El oso y la piel
Teóricamente, los demócratas deberían arrasar en las elecciones legislativas de noviembre y, a caballo de esa victoria, reconquistar la Casa Blanca dos años después. Nunca lo volverán a tener tan fácil como en esta ocasión. Un Bush, en caída libre, con unos índices de aceptación en torno al 30%, sólo comparables a los de Richard Nixon tras Watergate y Jimmy Carter después de la crisis iraní; una guerra cada vez más impopular; un programa legislativo fracasado; un déficit fiscal galopante y, sobre todo, una percepción de que la Administración ha perdido el norte y su presidente no sabe hacia dónde quiere llevar al país. Hasta el punto de que sólo en cuatro de la treintena de estados que votaron por los republicanos en 2004 -Utah, Idaho, Nebraska y Wyoming (el estado de Dick Cheney)- Bush consigue raspar el listón del 50% de popularidad. A favor de los demócratas jugaría también el hecho de que, tradicionalmente, el electorado americano, enemigo declarado de una excesiva concentración de poderes desde la fundación de la república, tiende a favorecer un Congreso en manos de un partido distinto al del ocupante de la Casa Blanca. Hasta aquí, la teoría con óptica parlamentaria europea. La práctica, desde el punto de vista del sistema estadounidense, es muy distinta.
En primer lugar, faltan todavía casi seis meses para las legislativas del 7 de noviembre y dos años y medio para las presidenciales. Y, como señalaba Harold Wilson, "en política una semana puede equivaler a un siglo". En segundo lugar, el ciudadano americano es bastante parco a la hora de votar, sobre todo cuando se trata de renovar el Congreso, lo que supone un plus para los congresistas y senadores que se presentan a la reelección. Con una media de participación en las legislativas que rara vez supera un tercio del censo electoral, la conquista de una, no digamos de las dos Cámaras del Congreso, no es tarea fácil. Para lograr el control del Capitolio, los demócratas necesitarían hacerse con 15 nuevos escaños en la Cámara de Representantes, que renueva a la totalidad de sus 435 miembros, y colocar a seis nuevos senadores en la Cámara alta, donde sólo un tercio de los 100 escaños se dilucidan en noviembre. Y hay un tercer considerando. Es verdad que, a día de hoy, Bush está desgastado, casi amortizado, como político. Pero ni siquiera los propios republicanos que cuestionan su gestión -y los hay a puñados- discuten su liderazgo en el Grand Old Party (GOP).
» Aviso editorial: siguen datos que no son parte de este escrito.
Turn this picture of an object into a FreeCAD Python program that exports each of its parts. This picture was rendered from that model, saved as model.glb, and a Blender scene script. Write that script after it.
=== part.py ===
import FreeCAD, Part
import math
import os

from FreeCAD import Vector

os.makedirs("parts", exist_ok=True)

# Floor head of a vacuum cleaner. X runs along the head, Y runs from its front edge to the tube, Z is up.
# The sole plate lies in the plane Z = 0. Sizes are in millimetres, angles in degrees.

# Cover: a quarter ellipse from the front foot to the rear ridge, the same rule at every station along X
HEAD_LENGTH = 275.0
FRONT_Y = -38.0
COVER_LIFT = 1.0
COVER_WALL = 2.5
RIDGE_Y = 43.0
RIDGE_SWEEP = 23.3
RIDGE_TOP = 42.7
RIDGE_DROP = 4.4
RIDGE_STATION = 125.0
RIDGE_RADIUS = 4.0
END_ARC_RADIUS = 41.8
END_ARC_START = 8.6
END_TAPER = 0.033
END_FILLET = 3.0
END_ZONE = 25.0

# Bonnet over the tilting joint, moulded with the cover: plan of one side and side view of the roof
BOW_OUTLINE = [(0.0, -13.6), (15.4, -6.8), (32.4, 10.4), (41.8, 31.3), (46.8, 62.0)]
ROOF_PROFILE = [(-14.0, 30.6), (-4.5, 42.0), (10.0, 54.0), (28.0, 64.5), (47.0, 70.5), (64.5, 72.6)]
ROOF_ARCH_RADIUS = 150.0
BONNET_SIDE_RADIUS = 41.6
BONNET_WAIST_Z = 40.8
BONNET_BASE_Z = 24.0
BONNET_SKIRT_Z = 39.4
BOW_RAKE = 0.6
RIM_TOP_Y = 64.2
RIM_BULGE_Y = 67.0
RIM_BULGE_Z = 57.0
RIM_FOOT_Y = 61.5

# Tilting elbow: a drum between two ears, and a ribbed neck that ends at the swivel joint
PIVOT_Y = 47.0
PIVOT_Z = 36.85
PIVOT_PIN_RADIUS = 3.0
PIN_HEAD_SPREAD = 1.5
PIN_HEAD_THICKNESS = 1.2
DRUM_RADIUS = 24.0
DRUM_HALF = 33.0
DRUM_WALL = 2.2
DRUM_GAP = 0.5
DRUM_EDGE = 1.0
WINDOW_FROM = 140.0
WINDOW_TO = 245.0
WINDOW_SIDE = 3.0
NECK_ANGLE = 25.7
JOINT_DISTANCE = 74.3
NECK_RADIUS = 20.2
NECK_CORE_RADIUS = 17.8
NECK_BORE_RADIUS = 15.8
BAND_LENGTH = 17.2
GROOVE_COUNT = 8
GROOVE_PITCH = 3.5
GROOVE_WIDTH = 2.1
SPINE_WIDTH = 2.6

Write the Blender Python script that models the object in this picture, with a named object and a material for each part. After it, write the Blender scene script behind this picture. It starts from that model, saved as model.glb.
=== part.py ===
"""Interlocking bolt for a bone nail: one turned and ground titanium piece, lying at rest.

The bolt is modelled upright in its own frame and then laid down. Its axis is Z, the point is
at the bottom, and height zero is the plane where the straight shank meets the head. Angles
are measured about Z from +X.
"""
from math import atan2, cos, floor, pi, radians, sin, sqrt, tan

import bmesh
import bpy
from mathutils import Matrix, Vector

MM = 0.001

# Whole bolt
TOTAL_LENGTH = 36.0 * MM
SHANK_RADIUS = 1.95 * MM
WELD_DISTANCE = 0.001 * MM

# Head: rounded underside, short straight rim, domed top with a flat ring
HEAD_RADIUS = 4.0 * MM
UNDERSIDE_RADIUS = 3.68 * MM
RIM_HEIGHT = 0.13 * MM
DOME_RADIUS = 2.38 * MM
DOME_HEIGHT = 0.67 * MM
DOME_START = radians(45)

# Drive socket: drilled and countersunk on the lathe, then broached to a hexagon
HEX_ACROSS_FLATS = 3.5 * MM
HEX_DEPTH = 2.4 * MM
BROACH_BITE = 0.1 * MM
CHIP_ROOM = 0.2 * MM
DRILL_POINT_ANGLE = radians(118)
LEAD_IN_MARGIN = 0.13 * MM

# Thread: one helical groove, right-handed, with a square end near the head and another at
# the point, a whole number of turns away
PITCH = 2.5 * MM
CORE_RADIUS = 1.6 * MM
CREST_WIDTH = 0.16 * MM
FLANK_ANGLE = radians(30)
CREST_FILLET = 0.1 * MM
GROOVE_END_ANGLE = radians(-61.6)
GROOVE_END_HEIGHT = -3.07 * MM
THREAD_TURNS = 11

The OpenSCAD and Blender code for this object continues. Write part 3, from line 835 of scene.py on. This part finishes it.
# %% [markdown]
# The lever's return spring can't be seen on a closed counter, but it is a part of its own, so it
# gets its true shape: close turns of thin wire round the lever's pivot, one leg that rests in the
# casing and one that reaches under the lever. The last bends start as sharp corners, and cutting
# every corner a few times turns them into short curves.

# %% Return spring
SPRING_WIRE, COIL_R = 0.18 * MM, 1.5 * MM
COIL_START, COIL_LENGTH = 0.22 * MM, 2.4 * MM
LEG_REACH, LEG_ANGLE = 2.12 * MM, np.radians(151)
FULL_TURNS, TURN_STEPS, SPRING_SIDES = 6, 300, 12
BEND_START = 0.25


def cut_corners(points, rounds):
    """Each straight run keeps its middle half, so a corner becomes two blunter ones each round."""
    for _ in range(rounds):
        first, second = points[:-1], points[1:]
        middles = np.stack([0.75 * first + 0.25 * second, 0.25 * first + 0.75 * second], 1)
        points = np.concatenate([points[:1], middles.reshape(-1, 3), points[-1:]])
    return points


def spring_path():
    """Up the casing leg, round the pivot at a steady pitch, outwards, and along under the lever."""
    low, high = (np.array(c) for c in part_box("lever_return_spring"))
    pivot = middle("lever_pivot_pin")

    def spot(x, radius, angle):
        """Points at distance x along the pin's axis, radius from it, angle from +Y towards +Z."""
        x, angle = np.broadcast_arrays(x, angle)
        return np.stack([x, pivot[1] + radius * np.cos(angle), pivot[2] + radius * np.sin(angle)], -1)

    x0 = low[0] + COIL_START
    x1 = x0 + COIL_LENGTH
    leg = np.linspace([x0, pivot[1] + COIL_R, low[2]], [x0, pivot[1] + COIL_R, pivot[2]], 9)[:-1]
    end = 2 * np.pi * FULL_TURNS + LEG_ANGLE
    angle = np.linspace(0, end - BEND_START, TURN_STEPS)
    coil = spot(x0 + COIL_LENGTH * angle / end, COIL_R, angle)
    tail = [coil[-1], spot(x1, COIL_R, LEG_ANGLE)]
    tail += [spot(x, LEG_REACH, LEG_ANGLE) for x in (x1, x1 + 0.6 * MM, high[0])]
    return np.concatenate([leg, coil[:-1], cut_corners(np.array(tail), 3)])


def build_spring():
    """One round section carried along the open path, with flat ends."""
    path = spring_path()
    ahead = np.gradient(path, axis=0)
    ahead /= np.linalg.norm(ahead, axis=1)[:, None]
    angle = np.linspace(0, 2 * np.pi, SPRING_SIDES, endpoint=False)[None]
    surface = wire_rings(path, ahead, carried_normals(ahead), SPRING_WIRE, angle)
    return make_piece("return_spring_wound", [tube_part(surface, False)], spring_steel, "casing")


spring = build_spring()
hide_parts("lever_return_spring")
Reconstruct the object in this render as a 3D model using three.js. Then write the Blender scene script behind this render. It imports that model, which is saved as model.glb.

A esto se añade la fascinación que ejerce en el americano medio la Presidencia de la nación -una profesión de fe constitucional más que una simple institución-, que en Estados Unidos, además, lleva aparejada la jefatura efectiva de las fuerzas armadas. Y no se olvide que para ese americano medio Estados Unidos está en guerra desde los ataques terroristas del 11-S.
La buena noticia para los demócratas es que, según una encuesta de AP-Ipsos de finales de abril, el 49% de los ciudadanos se decantaba por un Congreso de mayoría demócrata frente a un 33% partidario de mantener la actual mayoría republicana en las Cámaras. Datos no precisamente sorprendentes cuando la misma encuesta revela que la valoración del Congreso de mayoría republicana es todavía inferior a la de George Bush, un paupérrimo 23%. La mala es que los demócratas carecen hasta ahora de mensaje y de un líder. Les falta un programa coherente como el famoso Contract with America, lanzado por Newt Gingrich, que en 1994 arrebató la mayoría del Congreso a un presidente tan popular como Bill Clinton. Los líderes en el Congreso, Nancy Pelosi, en la Cámara baja, y Harry Reid, en la alta, carecen de proyección nacional. En cuanto a un liderazgo demócrata aceptado por todo el país, el último capítulo está por escribir. Dentro de las filas del centro-izquierda estadounidense, Hillary Clinton destaca, hasta ahora, sobre todos los demás aspirantes a liderar el partido. Pero la actual senadora por Nueva York sigue produciendo rechazos espasmódicos en su propio partido, sobre todo a raíz de su último viraje hacia posiciones conservadoras, después de ser el icono de las causas liberales. En resumen: a día de hoy, resulta prematuro ponerse la piel del oso antes de cazarlo.